* **Task**
Your task is to output the data exactly as it stands.

* **Given data**
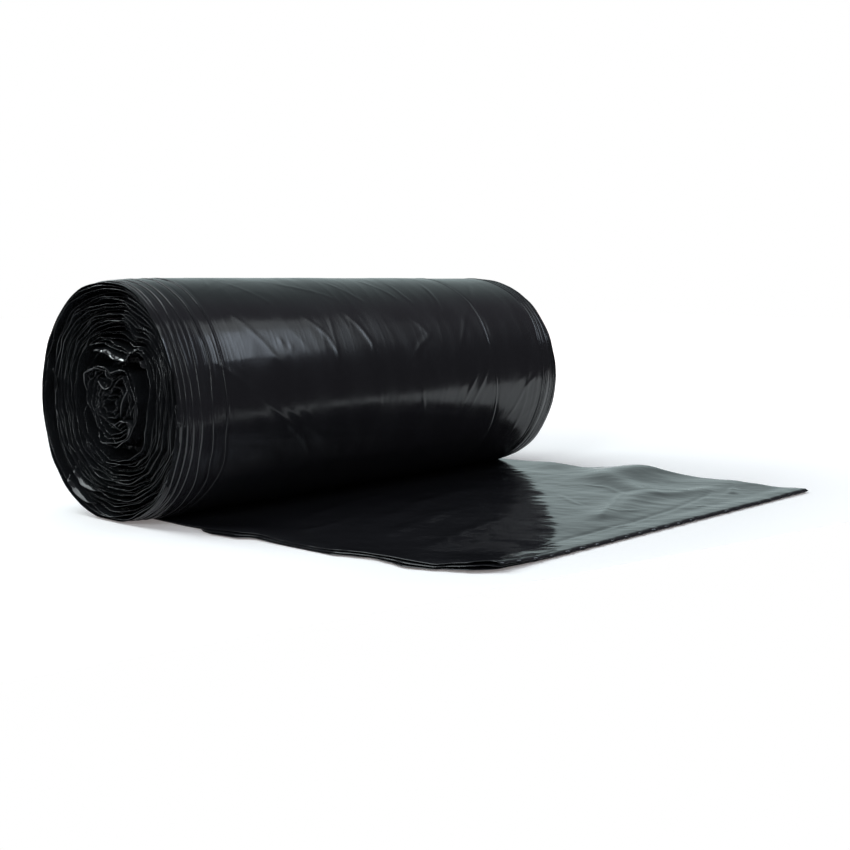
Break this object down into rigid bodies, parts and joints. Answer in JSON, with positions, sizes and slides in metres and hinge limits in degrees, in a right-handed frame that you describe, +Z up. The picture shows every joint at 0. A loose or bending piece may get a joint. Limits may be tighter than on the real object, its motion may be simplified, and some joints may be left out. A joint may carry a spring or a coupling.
{
  "type": "bin bag roll",
  "caption": "Roll of flat-folded bin bags, wound without a core, lying on its side with its first bag pulled out flat to a perforated torn edge.",
  "frame": {"origin": "on the floor under the middle of the wound roll", "axes": "+X along the roll's axis, -Y the way the first bag is pulled out over the floor, +Z up"},
  "size_m": [0.258, 0.2367, 0.1004],
  "materials": {
    "film": "glossy black polyethylene film, finely creased"
  },
  "bodies": {
    "root": {"bag_roll": "film"}
  },
  "joints": []
}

* **Solution**
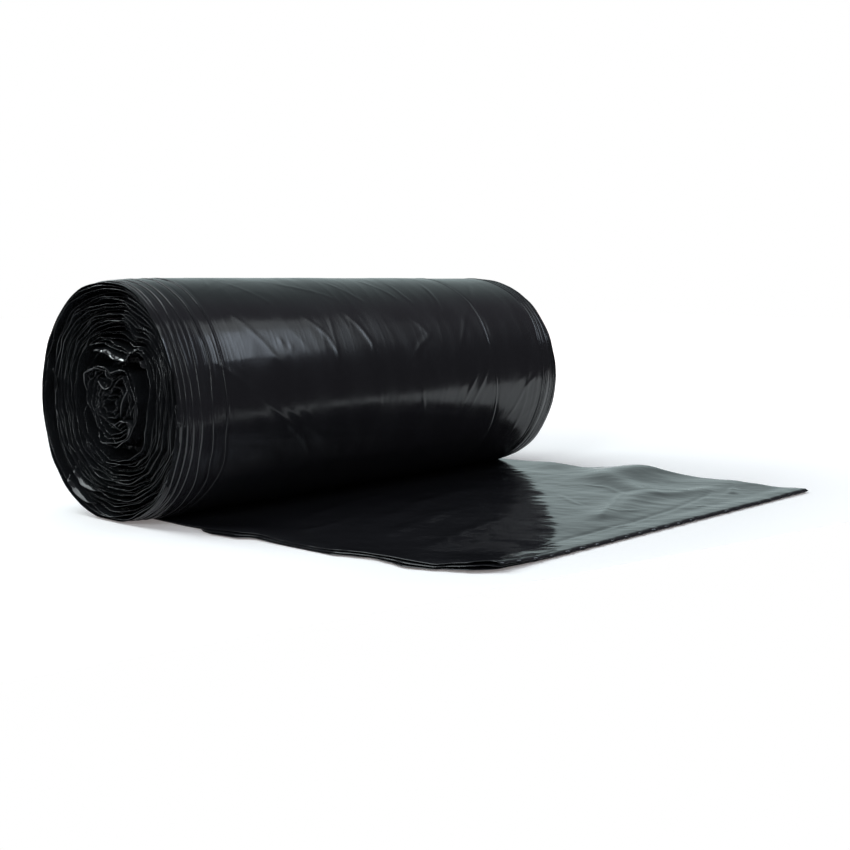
Break this object down into rigid bodies, parts and joints. Answer in JSON, with positions, sizes and slides in metres and hinge limits in degrees, in a right-handed frame that you describe, +Z up. The picture shows every joint at 0. A loose or bending piece may get a joint. Limits may be tighter than on the real object, its motion may be simplified, and some joints may be left out. A joint may carry a spring or a coupling.
{
  "type": "bin bag roll",
  "caption": "Roll of flat-folded bin bags, wound without a core, lying on its side with its first bag pulled out flat to a perforated torn edge.",
  "frame": {"origin": "on the floor under the middle of the wound roll", "axes": "+X along the roll's axis, -Y the way the first bag is pulled out over the floor, +Z up"},
  "size_m": [0.258, 0.2367, 0.1004],
  "materials": {
    "film": "glossy black polyethylene film, finely creased"
  },
  "bodies": {
    "root": {"bag_roll": "film"}
  },
  "joints": []
}